The value of these properties does not reflect any URI escaping that may be required for retrieval of the resource, but it may include escaped characters if these were specified in the document, or returned by a server in the case of redirection.

In some cases (such as a document read from a string or a pipe) the rules in XML Base may result in a base URI being application dependent. In these cases this specification does not define the value of the base URI or declaration base URI property.

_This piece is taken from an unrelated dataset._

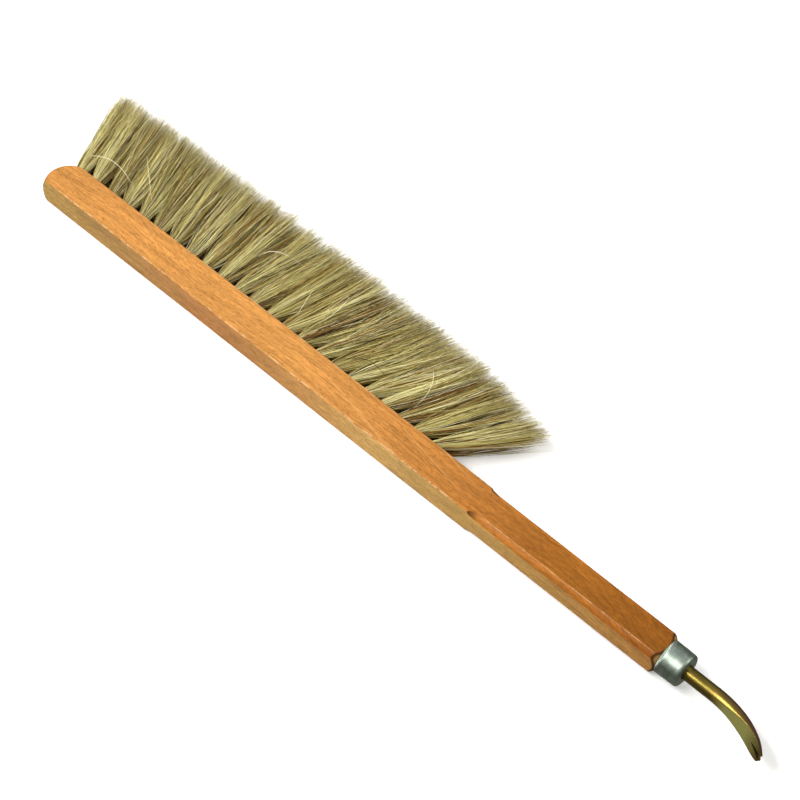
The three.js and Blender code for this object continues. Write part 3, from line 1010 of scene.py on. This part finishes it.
def wood_figure(s, x):
    """Shade of the growth rings, which slant one way near the tip and the other on the handle."""
    plain = s.noise((14, 260, 260), 4.0, 0.6, 0.5)
    rising = s.noise((16, 330, 330), 2.0, 0.5, 0.4, place=s.turned(-9))
    falling = s.noise((26, 150, 150), 2.0, 0.5, 0.6, place=s.turned(24))
    on_left = s.levels(x, -0.1, -0.17)
    on_handle = s.levels(x, 0.0, 0.05)
    shade = s.levels(plain, 0.25, 0.75, 0.8, 1.15)
    left_shade = s.levels(rising, 0.3, 0.7, 0.9, 1.1)
    handle_shade = s.levels(falling, 0.35, 0.65, 0.9, 1.08)
    shade = s.times(shade, s.levels(on_left, 0, 1, 1.0, left_shade))
    return s.times(shade, s.levels(on_handle, 0, 1, 1.0, handle_shade))


def growth_lines(s, x):
    """Thin pale growth lines that cross the head at a slant, near the stop."""
    lines = s.noise((9, 760, 760), 0.0, place=s.turned(11))
    near_shoulder = s.times(s.levels(x, -0.11, -0.08), s.levels(x, 0.0, -0.02))
    return s.times(s.levels(lines, 0.62, 0.7), near_shoulder)


def worn_and_highlit_arrises(s, x, rounded, normal_y, flat_z):
    """Pale broken lines on the head's arrises and where the handle's rounding starts: worn edges
    with a painted highlight.
    """
    broken = s.levels(s.noise((190, 20, 20), 3.0, 0.7), 0.46, 0.56)
    on_head = s.times(s.levels(x, 0.0, -0.003), s.levels(x, -0.262, -0.255))
    head = s.times(rounded, on_head, broken, 0.42)
    start = s.times(s.levels(flat_z, 0.999, 0.992), s.levels(flat_z, 0.955, 0.975))
    near_side = s.levels(normal_y, 0.0, -0.05)
    unbroken = s.levels(broken, 0.0, 1.0, 0.35, 1.0)
    handle = s.times(start, near_side, s.levels(x, 0.004, 0.012), unbroken, 0.36)
    return s.math("ADD", head, handle, clamp=True)


def lathe_cut(s, place, normal_x, colour, fibres):
    """The lathe's cut at the handle's end: dark outlines round pale end grain."""
    x, y, z = place
    line = s.levels(cone_distance(s, x, y, z), 0.0009, 0.0002)
    line = s.times(line, s.levels(normal_x, 0.5, 0.2), 0.85)
    colour = s.mix(line, colour, rgb(60, 32, 10))
    end_grain = s.ramp(s.levels(edge_distance(s, y, z), 0.0002, 0.0012), [
        (0.0, rgb(52, 28, 8)), (0.4, rgb(110, 74, 28)), (1.0, rgb(156, 122, 66)),
    ])
    end_grain = s.scaled(end_grain, s.levels(fibres, 0.3, 0.7, 0.8, 1.2))
    return s.mix(s.levels(normal_x, 0.35, 0.6), colour, end_grain)


def wood_material():
    """Oiled beech, paler on the back, partly as painted light, and darker towards the handle's end.
    """
    s = Shader("beech")
    place = s.split(s.place)
    x = place[0]
    normal_x, normal_y, normal_z = s.split(s.geometry.outputs["Normal"])
    flat_y = s.math("ABSOLUTE", normal_y)
    flat_z = s.math("ABSOLUTE", normal_z)
    rounded = s.levels(s.math("MAXIMUM", flat_y, flat_z), 0.995, 0.96)
    streaks, fibres, pores = wood_grain(s)
    face, back, edge = wood_tints(s, x)
    # The back's tint is partly its other cut of grain and partly painted light: the wide faces take
    # warm lamp light that the back misses.
    colour = s.mix(s.levels(flat_y, 0.93, 0.965), face, back)
    colour = s.mix(s.times(rounded, s.levels(x, 0.0, 0.004)), colour, edge)
    colour = s.scaled(colour, wood_figure(s, x))
    colour = s.scaled(colour, s.levels(streaks, 0.33, 0.67, 0.82, 1.16))
    colour = s.scaled(colour, s.levels(fibres, 0.33, 0.67, 0.83, 1.16))
    colour = s.mix(s.times(s.levels(pores, 0.6, 0.7), 0.5), colour, rgb(112, 62, 22))
    colour = s.mix(s.times(growth_lines(s, x), 0.17), colour, rgb(236, 186, 124))
    # Worn edges and a painted highlight along the arrises.
    colour = s.mix(worn_and_highlit_arrises(s, x, rounded, normal_y, flat_z), colour, rgb(238, 196, 144))
    # The run-out of the handle's rounded edges is coloured dark brown.
    runout_dark = s.times(rounded, s.levels(x, -0.0008, 0.0002), s.levels(x, 0.0055, 0.0005))
    colour = s.mix(s.times(runout_dark, 0.85), colour, rgb(74, 36, 10))
    # Painted shade: the rounded tip darkens on its end grain, where it turns away along the bar.
    tip = s.times(s.levels(s.math("ABSOLUTE", normal_x), 0.25, 0.8), s.levels(x, -0.25, -0.255))
    colour = s.mix(s.times(tip, 0.6), colour, rgb(150, 90, 40))
    colour = lathe_cut(s, place, normal_x, colour, fibres)
    s.set(Base_Color=colour, Roughness=s.levels(streaks, 0.3, 0.7, 0.42, 0.58))
    s.set(Specular_IOR_Level=s.levels(runout_dark, 0.0, 1.0, 0.17, 0.05))
    relief = s.math("ADD", s.math("MULTIPLY", pores, -0.5), s.math("ADD", streaks, fibres))
    s.bump(relief, 0.3, 0.00015)
    return s.material


def zinc_material():
    """Drawn sheet steel with a spotty zinc coat."""
    s = Shader("zinc")
    spots = s.noise((260, 260, 260), 3.0, 0.6)
    blotches = s.noise((420, 130, 130), 2.0, 0.5, 0.4)
    drawn = s.noise((60, 1500, 1500), 2.0, 0.6)
    colour = s.ramp(spots, [
        (0.3, rgb(146, 158, 142)), (0.55, rgb(168, 180, 166)), (0.72, rgb(188, 198, 186)),
    ])
    colour = s.scaled(colour, s.levels(blotches, 0.3, 0.7, 0.85, 1.1))
    s.set(Base_Color=colour, Metallic=1.0, Roughness=s.levels(drawn, 0.3, 0.7, 0.36, 0.5))
    s.bump(s.math("ADD", drawn, blotches), 0.2, 0.0002)
    return s.material


def brass_material():
    """Yellow passivated steel, with a rosy bloom outside the bend, a green one in the hollow and
    painted dark reflection at the outline.
    """
    s = Shader("yellow_zinc")
    x = s.split(s.place)[0]
    normal_y = s.split(s.geometry.outputs["Normal"])[1]
    cloud = s.noise((75, 120, 120), 3.0, 0.55, 0.5)
    drawn = s.noise((50, 1800, 1800), 2.0, 0.6)
    colour = s.ramp(cloud, [
        (0.3, rgb(122, 106, 48)), (0.46, rgb(142, 124, 58)), (0.58, rgb(154, 128, 64)),
        (0.72, rgb(148, 116, 66)),
    ])
    in_bend = s.levels(x, BEND_START * MM, (BEND_START + 8) * MM)
    outside = s.levels(normal_y, 0.0, 0.5)
    bloom = s.times(in_bend, outside, s.levels(cloud, 0.35, 0.55, 0.3, 0.8))
    colour = s.mix(bloom, colour, rgb(172, 118, 98))
    hollow = s.times(in_bend, s.levels(normal_y, -0.68, -0.84))
    colour = s.mix(s.times(hollow, 0.85), colour, rgb(158, 156, 88))
    # Painted reflection: the rod darkens towards its outline, less in the bend and not in the
    # hollow, as it would mirror a dark room.
    outline = s.times(s.levels(s.facing(0.4), 0.3, 0.8), s.levels(in_bend, 0.0, 1.0, 0.75, 0.35))
    outline = s.times(outline, s.levels(hollow, 0.0, 1.0, 1.0, 0.0))
    colour = s.mix(outline, colour, rgb(72, 50, 14))
    roughness = s.math("ADD", s.levels(drawn, 0.3, 0.7, 0.27, 0.38), s.times(hollow, 0.12))
    s.set(Base_Color=colour, Metallic=s.levels(hollow, 0.0, 1.0, 1.0, 0.6), Roughness=roughness)
    s.bump(s.math("ADD", drawn, cloud), 0.12, 0.0002)
    return s.material


def hair_material():
    """Hair coloured by its tone, with painted shade towards the root, and paler at the tip."""
    s = Shader("horsehair")
    along = s.attribute("along")
    colour = s.ramp(s.attribute("tone"), [
        (0.0, rgb(30, 22, 10)), (0.12, rgb(84, 56, 20)), (0.24, rgb(166, 116, 44)),
        (0.36, rgb(156, 138, 70)), (0.6, rgb(214, 202, 124)), (0.82, rgb(240, 230, 160)),
        (1.0, rgb(252, 246, 210)),
    ])
    # Painted shade: the hairs darken towards the root, deep in the tufts.
    colour = s.mix(s.levels(along, 0.3, 0.0, 0.0, 0.22), colour, rgb(110, 92, 46))
    colour = s.mix(s.levels(along, 0.88, 1.0, 0.0, 0.45), colour, rgb(236, 230, 196))
    s.set(Base_Color=colour, Roughness=s.levels(along, 0, 1, 0.4, 0.5))
    s.set(Specular_IOR_Level=0.5)
    return s.material


# ================================================================ stage


def floor_material():
    """Pale paint that glows a little to the camera, so that shadows stay faint."""
    s = Shader("floor_paint")
    mottle = s.noise((3, 3, 3), 2.0)
    colour = s.ramp(mottle, [(0.3, (0.86, 0.86, 0.85, 1)), (0.7, (0.88, 0.88, 0.87, 1))])
    glow = s.times(s.light_path("Is Camera Ray"), FLOOR_GLOW)
    s.set(Base_Color=colour, Roughness=0.9, Emission_Color=(1, 1, 1, 1), Emission_Strength=glow)
    return s.material


def build_floor():
    half = FLOOR_HALF_SIZE
    low = CAD_BOX[0].z
    corners = [(-half, -half, low), (half, -half, low), (half, half, low), (-half, half, low)]
    mesh = bpy.data.meshes.new("floor")
    mesh.from_pydata(corners, [], [(0, 1, 2, 3)])
    mesh.materials.append(floor_material())
    floor = bpy.data.objects.new("floor", mesh)
    floor.visible_glossy = False
    bpy.context.scene.collection.objects.link(floor)


def build_camera():
    back = Vector((
        math.sin(CAMERA_TURN),
        -math.sin(CAMERA_TILT) * math.cos(CAMERA_TURN),
        math.cos(CAMERA_TILT) * math.cos(CAMERA_TURN),
    ))
    rise = Vector((0, math.cos(CAMERA_TILT), math.sin(CAMERA_TILT)))
    flat = rise.cross(back)
    right = math.cos(CAMERA_ROLL) * flat + math.sin(CAMERA_ROLL) * rise
    up = back.cross(right)
    data = bpy.data.cameras.new("camera")
    data.lens = CAMERA_LENS
    data.sensor_width = CAMERA_SENSOR
    camera = bpy.data.objects.new("camera", data)
    turn = Matrix((right, up, back)).transposed().to_4x4()
    camera.matrix_world = Matrix.Translation(CAMERA_TARGET + CAMERA_DISTANCE * back) @ turn
    bpy.context.scene.collection.objects.link(camera)
    bpy.context.scene.camera = camera


def add_light(name, direction, distance, size, power):
    """A soft box that faces the brush's middle."""
    data = bpy.data.lights.new(name, "AREA")
    data.shape = "RECTANGLE"
    data.size, data.size_y = size
    data.energy = power
    light = bpy.data.objects.new(name, data)
    away = Vector(direction).normalized()
    light.location = CAMERA_TARGET + away * distance
    light.rotation_mode = "QUATERNION"
    light.rotation_quaternion = away.to_track_quat("Z", "X")
    bpy.context.scene.collection.objects.link(light)


def room_reflection(nodes):
    """What metal reflects: a dim floor, a dark horizon and a bright ceiling."""
    direction = nodes.new("TexCoord").outputs["Generated"]
    rise = nodes.levels(nodes.split(direction)[2], -1.0, 1.0)
    return nodes.ramp(rise, [
        (0.0, (0.24, 0.24, 0.22, 1)), (0.45, (0.08, 0.08, 0.07, 1)), (0.95, (0.42, 0.43, 0.43, 1)),
    ])


def build_world():
    """A pale backdrop for the camera, soft light, and a room with contrast for reflections."""
    world = bpy.data.worlds.new("studio")
    world.use_nodes = True
    nodes = Nodes(world.node_tree)
    room = room_reflection(nodes)
    colour = nodes.mix(nodes.light_path("Is Glossy Ray"), SOFT_LIGHT, room)
    colour = nodes.mix(nodes.light_path("Is Camera Ray"), colour, BACKDROP)
    nodes.feed(world.node_tree.nodes["Background"].inputs["Color"], colour)
    bpy.context.scene.world = world


def build_stage():
    build_floor()
    build_camera()
    build_world()
    for light in LIGHTS:
        add_light(*light)
    bpy.context.scene.view_settings.view_transform = "Standard"


# ================================================================ build


def build_brush():
    build_wood(wood_material())
    build_ferrule(zinc_material())
    build_claw(brass_material())
    hair = hair_material()
    build_tufts(hair)
    build_stray_hairs(hair)


build_brush()
build_stage()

When resolving relative URIs the base URI property should be used in preference to the values of xml:base attributes; they may be inconsistent in the case of Synthetic Infosets.

Unknown and No Value

Some properties may sometimes have the value unknown or no value, and it is said that a property value is unknown or that a property has no value respectively. These values are distinct from each other and from all other values. In particular they are distinct from the empty string, the empty set, and the empty list, each of which simply has no members. This specification does not use the term null because in some communities it has particular connotations which may not match those intended here.

Synthetic Infosets

This specification describes the information set resulting from parsing an XML document. Information sets may be constructed by other means, for example by use of an application program interface (API) such as the DOM or by transforming an existing information set.

An information set corresponding to a real document will necessarily be consistent in various ways; for example the in-scope namespaces property of an element will be consistent with the [namespace attributes] properties of the element and its ancestors. This may not be true of an information set constructed by other means; in such a case there will be no XML document corresponding to the information set, and to serialize it will require resolution of the inconsistencies (for example, by producing namespace declarations that correspond to the namespaces in scope).